In production, this staged approach avoids outage windows and gives you clean rollback points (critical when multiple business units ride the same backbone).
Design notes and gotchas I’ve seen in the field
- Segment intentionally. Keep Production, Development, and Partner/Hybrid traffic separated at the policy level. It simplifies compliance, failure domains, and blast radius. The Cloud WAN + DXGW integration honors segment boundaries natively.
- Prefer full‑Region associations for the DXGW when segments exist in those Regions. It keeps return paths short and avoids “random” remote‑Region forwarding.
- Use BGP communities for intent. Whether you want active/passive per VIF or site preference for shared summaries, communities remain the most portable signal between on‑prem and AWS.
- Automate attachment lifecycle with tags. In larger estates, tag‑driven attachment policies and centralized routing controls help scale cleanly as teams create new VPCs and segments.
- Embrace IPv6 early. Cloud WAN and DXGW propagate both IPv4 and IPv6. Standing up dual‑stack now prevents painful retrofits later, especially for global audiences and IoT edge.
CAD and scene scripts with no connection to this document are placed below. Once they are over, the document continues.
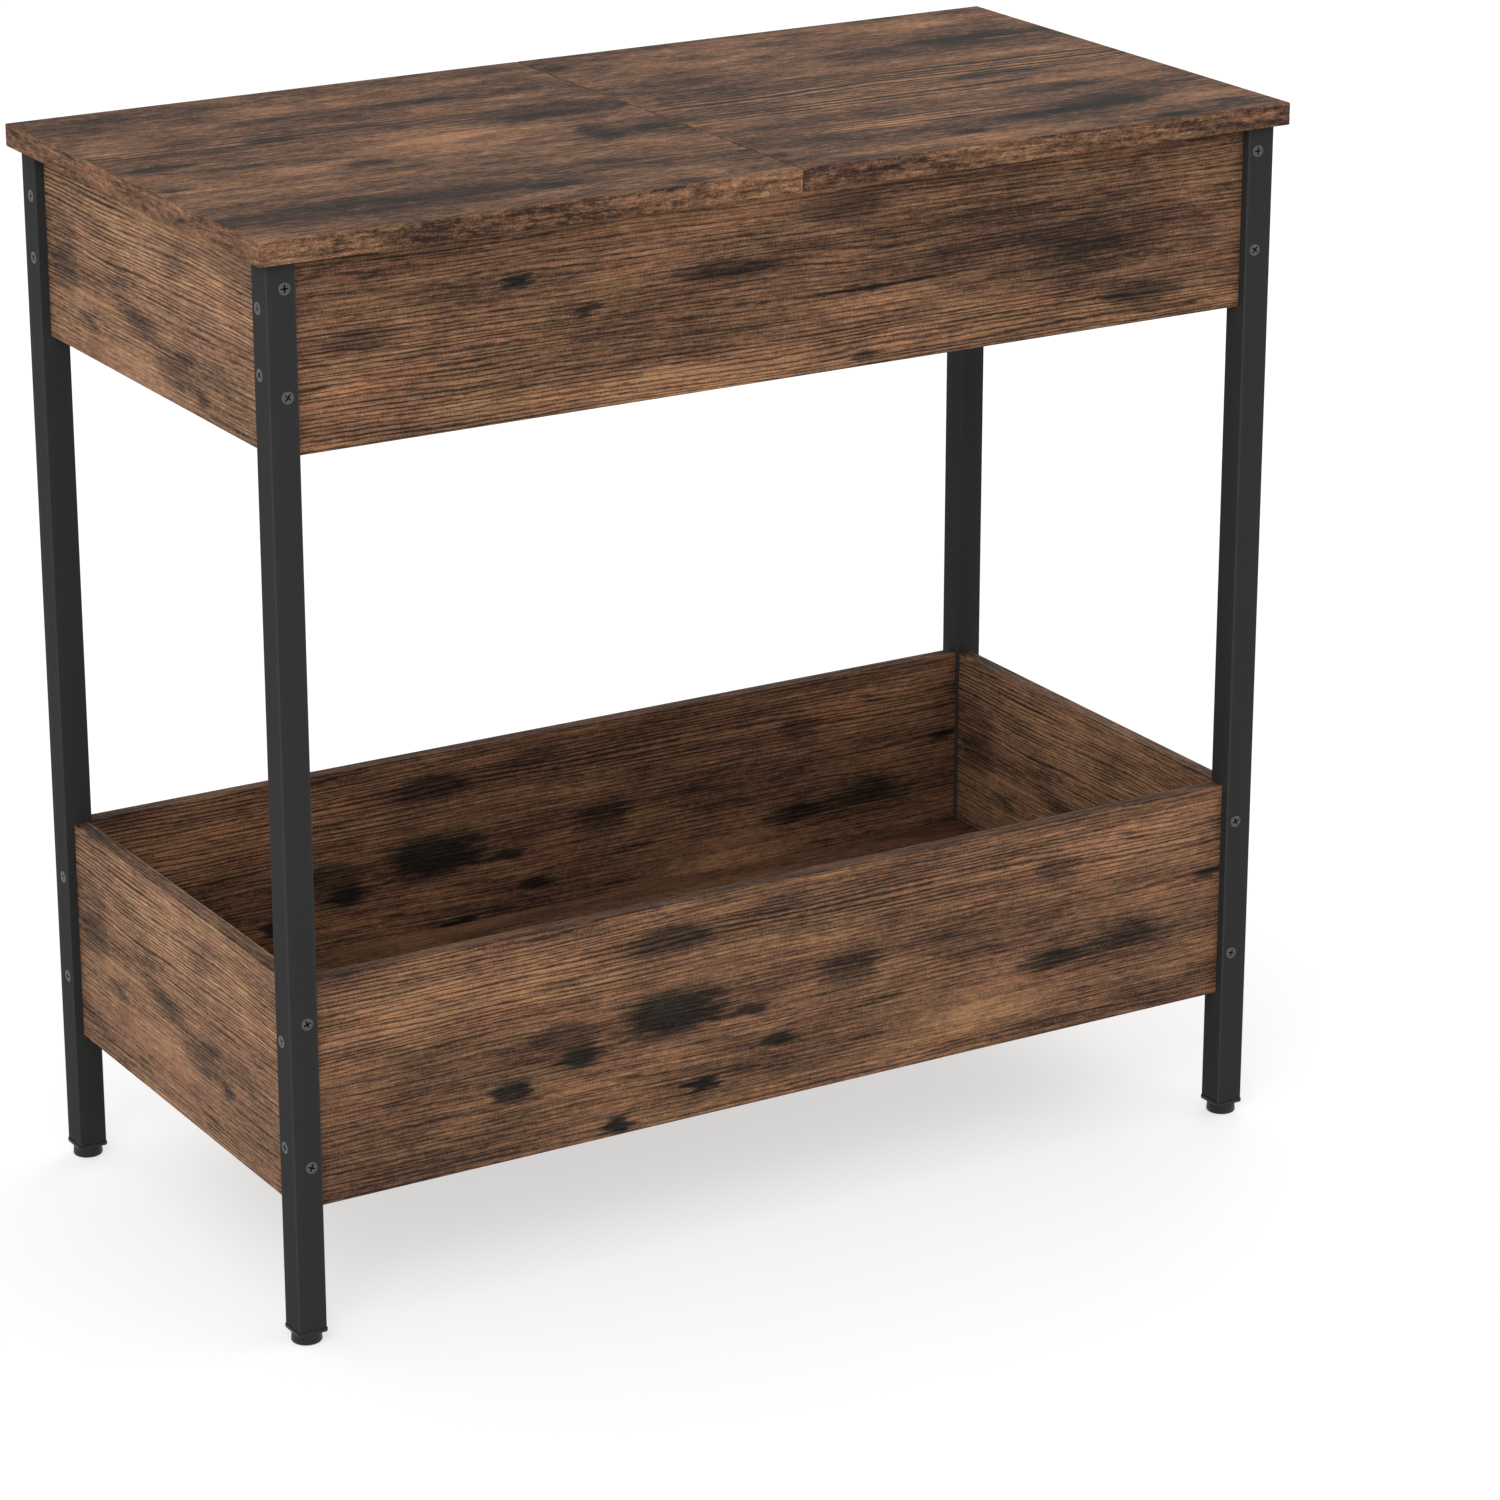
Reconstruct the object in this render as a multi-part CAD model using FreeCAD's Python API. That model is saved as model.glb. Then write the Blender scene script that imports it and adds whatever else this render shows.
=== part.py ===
"""Storage side table: four square steel legs, an upper box under two hinged lids, and an open bin below.

Millimetres, +Z up. The origin is on the floor under the middle of the table, and the front faces -Y.
"""
import FreeCAD, Part
import math
import os

Vector = FreeCAD.Vector

# Table top
top_length = 600.0
top_width = 300.0
top_thickness = 12.0
table_height = 578.0
top_overhang = 5.6
lid_gap = 0.6
edge_ease = 0.4

# Square steel legs
tube_side = 16.0
tube_wall = 1.2
tube_corner_radius = 1.0
top_cap_wall = 2.0
top_cap_depth_share = 0.6

# Boards of the upper box and of the bin
board_thickness = 9.0
corner_reveal = 1.5
upper_box_height = 98.0
bin_height = 123.0
bin_lift = 65.5
floor_thickness = 5.0
floor_lift = 13.0
groove_depth = 3.0

# Countersunk screws that hold the boards between the legs
screw_head_radius = 3.3
screw_shank_radius = 1.75
screw_bite = 22.0
screw_tip_share = 0.4
screw_sides = 8
upper_end_screw_shares = (0.136, 0.682)
upper_side_screw_shares = (0.242, 0.577)
bin_end_screw_shares = (0.166, 0.800)
bin_side_screw_shares = (0.253, 0.722)

# Butt hinges under the back edge of each lid
hinge_length = 30.0
hinge_leaf = 1.0
hinge_offset = 1.0
hinge_margin = 1.5
knuckle_radius = 2.0
knuckle_count = 3
knuckle_sides = 12
pin_radius = 1.0
hinge_place_shares = (0.2, 0.8)
hinge_screw_place_shares = (-0.27, 0.27)
hinge_screw_head_radius = 2.3
hinge_screw_radius = 1.25
frame_hinge_screw_length = 12.0
lid_hinge_screw_share = 0.7

# Levelling feet
foot_radius = 8.0
foot_height = 6.0
foot_taper = 0.4
foot_rim = 1.2
foot_top_ease = 0.5
foot_rim_shares = ((1, 0), (0.3, 0.3), (0, 1))
foot_sides = 24
foot_socket_depth = 4.0
foot_travel = 8.0
flange_height = 2.0
flange_lip = 0.5
flange_corner = 1.2
flange_ease = 0.6
plug_depth = 16.0
plug_rib_count = 4
plug_rib_height = 1.8
plug_rib_depth = 0.4
stud_radius = 3.0
stud_sides = 12
nut_flats = 10.0
nut_height = 5.0
nut_sides = 6

# Clearances
running_clearance = 0.05
fit_clearance = 0.1
seat_clearance = 0.3
cut_overrun = 1.0

# Levels and planes worked out from the sizes above
foot_reach = foot_height + flange_height
tube_bottom = foot_reach
tube_top = table_height - top_thickness
outer_x = top_length / 2 - top_overhang
outer_y = top_width / 2 - top_overhang
board_inset = tube_side - board_thickness - corner_reveal
tube_inner_side = tube_side - 2 * tube_wall
board_middle = board_inset + board_thickness / 2
hinge_y = outer_y + hinge_offset
knuckle_space = knuckle_radius + seat_clearance

CORNERS = {
    "front_left": (-1, -1),
    "front_right": (1, -1),
    "back_left": (-1, 1),
    "back_right": (1, 1),
}
SIDES = {"left": -1, "right": 1}
BOXES = {
    "upper": {
        "top": tube_top,
        "height": upper_box_height,
        "end_screws": upper_end_screw_shares,
        "side_screws": upper_side_screw_shares,
    },
    "bin": {
        "top": tube_bottom + bin_lift + bin_height,
        "height": bin_height,
        "end_screws": bin_end_screw_shares,
        "side_screws": bin_side_screw_shares,
    },
}


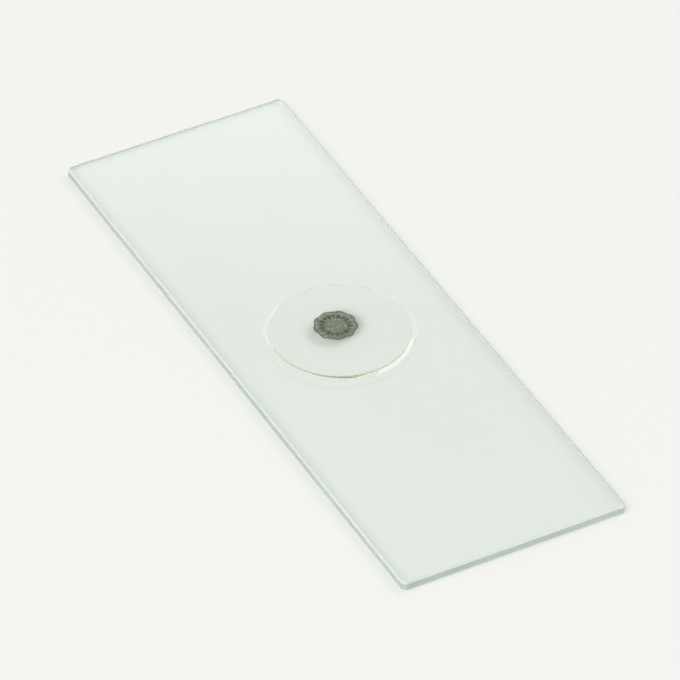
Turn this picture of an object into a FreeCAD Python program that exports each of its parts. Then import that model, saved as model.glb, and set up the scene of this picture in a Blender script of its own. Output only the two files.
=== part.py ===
# A prepared microscope slide: a ground-edge glass slide that carries a stained stem
# section, mounted in clear resin under a round cover glass.
#
# Lengths are in millimetres. The slide lies flat: X runs across it, Y along it and
# Z up, with the origin at the middle of its underside.
import FreeCAD, Part
import math
import os

from FreeCAD import Vector

# Slide glass
slide_length = 76.0
slide_width = 26.0
slide_thickness = 1.1
edge_bevel = 0.2  # 45 degree ground bevel round both faces, measured square to them
corner_seam = 0.4  # the four upright corners, ground off at 45 degrees

# Cover glass
cover_diameter = 15.0
cover_thickness = 0.17
cover_edge_break = 0.02  # the scribed rim's small bevel

# Stained stem section, stuck to the slide glass
section_diameter = 4.8  # over the ridges
section_thickness = 0.05
section_offset = 1.0  # along Y, from the middle of the cover glass
ridge_count = 9
ridge_depth = 0.16  # from a ridge's crest to the groove beside it
points_per_ridge = 6

# Mounting resin
film_over_section = 0.07  # resin between the section and the cover glass
bead_reach = 0.65  # how far the bead spreads past the cover glass
bead_climb = 0.08  # how far it climbs the cover glass's rim
contact_angle = 10.0  # degrees, between the bead's foot and the slide glass

film_thickness = section_thickness + film_over_section
cover_base = slide_thickness + film_thickness  # height of the cover glass's underside
up = Vector(0, 0, 1)


def revolved(outline):
    """The solid that a closed outline in the XZ plane sweeps round the Z axis."""
    return Part.Face(Part.Wire(outline)).revolve(Vector(0, 0, 0), up, 360)


def straight_outline(points):
    """The edges of the closed polygon through (radius, height) points."""
    corners = [Vector(radius, 0, height) for radius, height in points]
    return [Part.makeLine(a, b) for a, b in zip(corners, corners[1:] + corners[:1])]


def is_level(edge):
    """True for an edge that runs parallel to the slide's faces."""
    start, end = edge.Vertexes
    return abs(start.Z - end.Z) < edge_bevel / 2


def make_slide_glass():
    """A plate with seamed corners, then a ground bevel round both of its faces."""
    half_width, half_length = slide_width / 2, slide_length / 2
    outline = []
    for side, end in ((1, -1), (1, 1), (-1, 1), (-1, -1)):
        on_end = Vector(side * (half_width - corner_seam), end * half_length, 0)
        on_side = Vector(side * half_width, end * (half_length - corner_seam), 0)
        outline += [on_end, on_side] if side != end else [on_side, on_end]
    plate = Part.Face(Part.makePolygon(outline + outline[:1])).extrude(up * slide_thickness)
    return plate.makeChamfer(edge_bevel, [edge for edge in plate.Edges if is_level(edge)])


def make_cover_glass():
    """A thin round disc whose rim is broken top and bottom."""
    radius = cover_diameter / 2
    top = cover_base + cover_thickness
    return revolved(straight_outline([
        (0, cover_base),
        (radius - cover_edge_break, cover_base),
        (radius, cover_base + cover_edge_break),
        (radius, top - cover_edge_break),
        (radius - cover_edge_break, top),
        (0, top),
    ]))


def make_specimen_section():
    """A thin cross-section of a ridged stem, lying on the slide glass."""
    crest = section_diameter / 2
    count = ridge_count * points_per_ridge
    points = []
    for step in range(count):
        turn = 2 * math.pi * step / count
        groove = ridge_depth * (1 - math.cos(ridge_count * turn)) / 2
        reach = crest - groove
        across, along = reach * math.sin(turn), reach * math.cos(turn)
        points.append(Vector(across, section_offset + along, slide_thickness))
    outline = Part.BSplineCurve()
    outline.interpolate(points, PeriodicFlag=True)
    return Part.Face(Part.Wire(outline.toShape())).extrude(up * section_thickness)


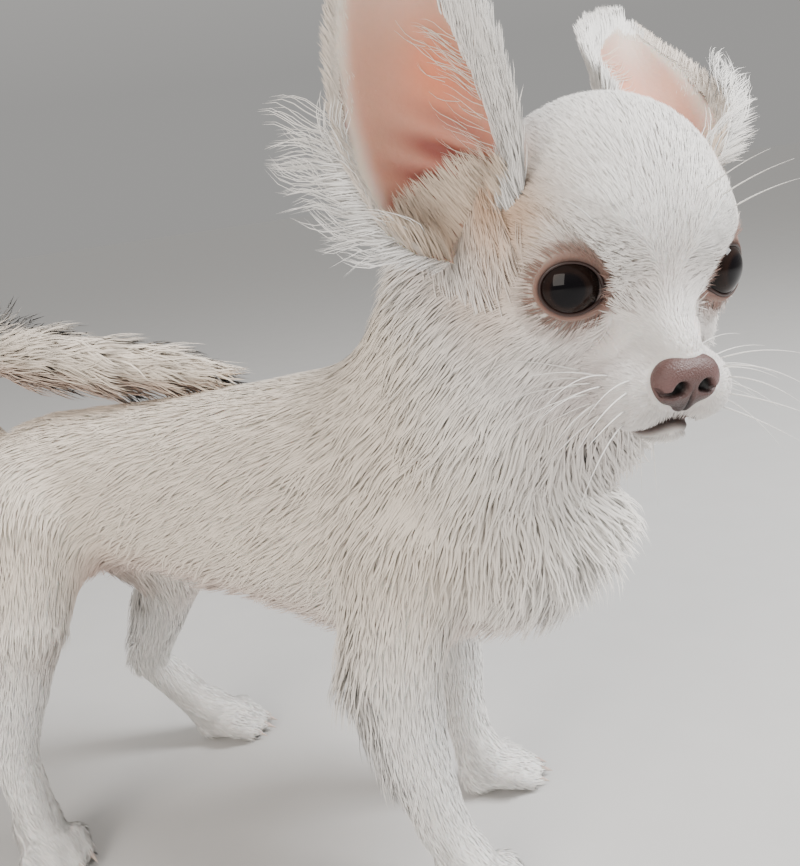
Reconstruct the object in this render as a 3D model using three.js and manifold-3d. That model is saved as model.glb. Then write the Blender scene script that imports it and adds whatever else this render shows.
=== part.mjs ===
// A long-coated chihuahua standing with its head turned to its right, at life size in millimetres.
// +X runs to the front of the dog, +Y to its left and +Z up; the floor is at Z = 0.
// The flesh is one field of rounded forms that melt into each other. It is meshed piece by piece,
// and plane cuts with a thin gap part it where a person would name the parts.
import * as THREE from 'three';
import { mergeVertices } from 'three/addons/utils/BufferGeometryUtils.js';
import Module from 'manifold-3d';

const wasm = await Module();
wasm.setup();

// Driving sizes
const GAP = 0.3; // kept between two pieces that touch
const WITHERS = 172; // height of the back over the shoulders
const BACK_Z = 134; // height of the spine side of the trunk's middle line
const SKULL = [36, 33.5, 35]; // half length, half width and half height of the domed skull
const EYE_R = 9.3; // radius of the eyeball
const HEAD_AT = [129, -8.6, 203.5]; // middle of the skull
const HEAD_YAW = -52; // degrees, turned to the dog's right
const HEAD_PITCH = 12; // degrees, nose down
const HEAD_ROLL = -4; // degrees
const COAT = 0xece6dc;

const V = (x, y, z) => new THREE.Vector3(x, y, z);
const deg = THREE.MathUtils.degToRad;

// Forms of the flesh. Each is a function of a point: below zero inside, above zero outside.

// An egg with its middle and its three half lengths.
function egg([cx, cy, cz], [a, b, c]) {
  return (x, y, z) => {
    const u = (x - cx) / a;
    const v = (y - cy) / b;
    const w = (z - cz) / c;
    const k0 = Math.hypot(u, v, w);
    const k1 = Math.hypot(u / a, v / b, w / c);
    return k1 > 1e-9 ? (k0 * (k0 - 1)) / k1 : -Math.min(a, b, c);
  };
}

// A limb: a rounded rod from p to q, with the radius rp at p and rq at q.
function limb(p, q, rp, rq) {
  const d = [q[0] - p[0], q[1] - p[1], q[2] - p[2]];
  const dd = d[0] * d[0] + d[1] * d[1] + d[2] * d[2];
  return (x, y, z) => {
    const u = x - p[0];
    const v = y - p[1];
    const w = z - p[2];
    const t = Math.min(1, Math.max(0, (u * d[0] + v * d[1] + w * d[2]) / dd));
    return Math.hypot(u - t * d[0], v - t * d[1], w - t * d[2]) - (rp + t * (rq - rp));
  };
}

// A chain of limbs through joints, each written [x, y, z, radius].
function chain(...joints) {
  const rods = joints.slice(1).map((j, i) => limb(joints[i], j, joints[i][3], j[3]));
  return melt(2, ...rods);
}

// Forms melted together over the length k.
function melt(k, ...forms) {
  return (x, y, z) => {
    let d = forms[0](x, y, z);
    for (let i = 1; i < forms.length; i++) {
      const e = forms[i](x, y, z);
      const h = Math.max(k - Math.abs(d - e), 0) / k;
      d = Math.min(d, e) - h * h * k * 0.25;
    }
    return d;
  };
}

// A form hollowed by another, with its rim rounded over the length k.
function hollow(k, form, ...cutters) {
  return (x, y, z) => {
    let d = form(x, y, z);
    for (const c of cutters) {
      const e = -c(x, y, z);
      const h = Math.max(k - Math.abs(d - e), 0) / k;
      d = Math.max(d, e) + h * h * k * 0.25;
    }
    return d;
  };
}

// A form moved by a matrix without scale.
function placed(form, matrix) {
  const e = matrix.clone().invert().elements;
  return (x, y, z) =>
    form(
      e[0] * x + e[4] * y + e[8] * z + e[12],
      e[1] * x + e[5] * y + e[9] * z + e[13],
      e[2] * x + e[6] * y + e[10] * z + e[14],
    );
}

function slope(field, p, h = 0.3) {
  return V(
    field(p.x + h, p.y, p.z) - field(p.x - h, p.y, p.z),
    field(p.x, p.y + h, p.z) - field(p.x, p.y - h, p.z),
    field(p.x, p.y, p.z + h) - field(p.x, p.y, p.z - h),
  ).multiplyScalar(0.5 / h);
}

// Moves a point onto the surface where the field is zero.
function settle(field, p, steps = 4) {
  for (let i = 0; i < steps; i++) {
    const g = slope(field, p);
    p.addScaledVector(g, -field(p.x, p.y, p.z) / Math.max(g.lengthSq(), 0.1));
  }
  return p;
}

// Solids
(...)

From an architect’s lens: what I like about it
I’ve long advocated consolidating control planes and pushing intent to the edges. This integration does exactly that for hybrid routing: it removes a hop, clarifies AS-PATH visibility, and respects segment boundaries. Operationally, the combination of Cloud WAN policies and DXGW associations aligns well with how enterprises structure environments (prod/dev/partner) and regions (local/global), which cuts down on bespoke per‑site logic and the “snowflake” risk in change management.
Final thoughts
If you’re planning a new hybrid backbone, start with Cloud WAN segments that mirror your organizational boundaries, attach DXGWs where you need them, and keep BGP policies simple and declarative. If you’re migrating from TGW‑based designs, favor a staged rollout: new DXGWs, new VIFs, test prefixes, then progressive cutover. The payoff is a global network that’s easier to reason about, simpler to operate, and kinder to your incident runbooks. In my experience, that’s the kind of “simple” that endures.